I came up with a different answer.

 

[collinsmark]

$$\frac{dt}{m} = \frac{dv}{mg-bv}\\$$

Okay, I see where you got that now.

$$1/m\int{dt} = \int{\frac{dv}{mg-bv}}\\$$

The above approach is also correct. Sorry about not seeing it earlier. I attribute my original confusion to the fact that I used a completely different method for solving the differential equation. However, your approach (separation of variables) is equally valid as the method that I used.

$$\mbox{plugging into calculator}\\$$
$$1/m*t=50727.1568$$
.994s

Okay, now here is where you start to lose me. 0.994 = -ln(1 - 0.63). But that's not the final answer and the units are not in seconds.

Let's go back to your last equation, and maybe I can help you with the integral.

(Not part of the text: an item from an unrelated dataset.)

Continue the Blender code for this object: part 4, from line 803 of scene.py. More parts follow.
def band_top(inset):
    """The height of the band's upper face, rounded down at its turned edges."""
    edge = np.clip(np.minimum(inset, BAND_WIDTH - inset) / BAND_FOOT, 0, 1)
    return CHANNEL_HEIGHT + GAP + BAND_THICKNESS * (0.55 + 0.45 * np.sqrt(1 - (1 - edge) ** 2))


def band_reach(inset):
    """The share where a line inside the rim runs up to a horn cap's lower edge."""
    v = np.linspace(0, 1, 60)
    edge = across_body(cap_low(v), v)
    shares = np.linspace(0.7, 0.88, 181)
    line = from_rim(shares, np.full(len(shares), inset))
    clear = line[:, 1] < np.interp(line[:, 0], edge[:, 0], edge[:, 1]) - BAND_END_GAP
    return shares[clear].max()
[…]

$$\int \frac{dt}{m} = \int \frac{dv}{mg-bv}$$,

$$\frac{t}{m} = \int \frac{dv}{mg-bv}$$,

Making the substitution that that u = mg - bv, and du = -bdv, and noting that dv = -(1/b)du,

$$\frac{t}{m} = - \frac{1}{b}\int \frac{du}{u},$$

$$\frac{t}{m} = - \frac{1}{b} \ln u + C,$$

where C is an arbitrary constant.

Reversing the substitution, and doing a little algebra gives us

$$t = - \frac{m}{b} \ln (mv - bv) + C,$$

But it's important to note that the arbitrary constant C is not zero. You can use your initial conditions to solve for C noting that v(0) = 0.

Once you have that you can solve for v as a function of t. Then find what v is as t --> ∞. That's the terminal velocity as a function of m, g, and b. Knowing that, set v = 0.63 times that value, and solve for t.

Of course, as you can see the above requires calculus. If you're supposed to do the problem somehow or another without calculus, there seems to be something missing -- something like a already-given equation or different assumption about the frictional force (such as it being constant instead of proportional to the velocity).